If you go to the store to buy mushrooms, it is very likely they were grown commercially indoors. Luckily for us in the Pacific Northwest, conditions are just right to grow mushrooms outdoors, which produces much higher quality mushrooms. Fun fact: Shiitake mushrooms grown outdoors have double the amount of health promoting polysaccharides, the most abundant carbohydrate in food.

Step 1

I am trying my hand at growing mushrooms for cultivation, also known as fungiculture. Specifically, I’m growing shiitake and oyster mushrooms, which are supposedly easy to grow for novices like me. I started by harvesting a few red alder trees. This served two purposes. One, it opened up the view of the Olympic Mountain Range on our Viewpoint Loop Trail; and two, it provided the perfect medium to grow mushrooms.

Step 2

Next, I drilled holes in the logs to be filled with mushroom spawn, which are wooden dowels inoculated with the fungus’ mycelium, or vegetative part.
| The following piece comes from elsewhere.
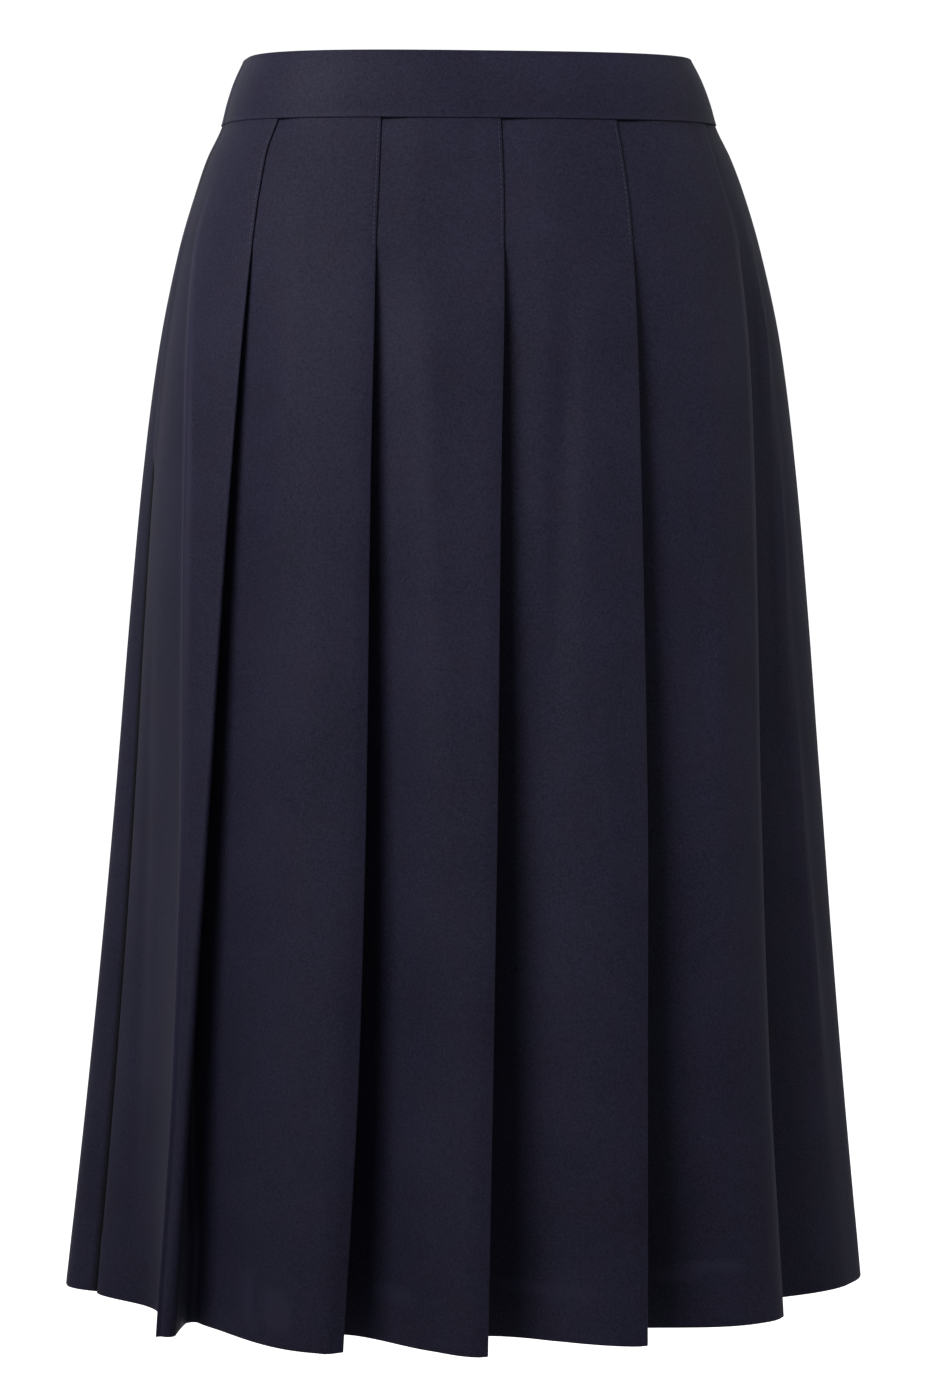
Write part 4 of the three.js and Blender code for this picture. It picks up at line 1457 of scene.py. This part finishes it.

This process is basically starting the mushroom colonization in the log, just like planting tree seedlings in an eventual forest.

Step 3

I finished by waxing the holes to retain moisture and prevent contamination from other fungi. All I have to do now is sit back and let the fungus do its thing,  and hopefully when you come stay with us at Alderbrook next year, there will be yummy edible mushrooms for us to harvest. Until then, the forest will provide plenty of wild mushrooms to forage.

We ask that you please leave the mushrooms you find at Alderbrook Resort and Spa, and remember to only take 10% or less of what you find elsewhere so the fungi can sustain their population.

WARNING: 
Not all mushrooms are edible. Some are very poisonous. Please use a high level of caution when harvesting wild mushrooms and consult an expert if you are unsure.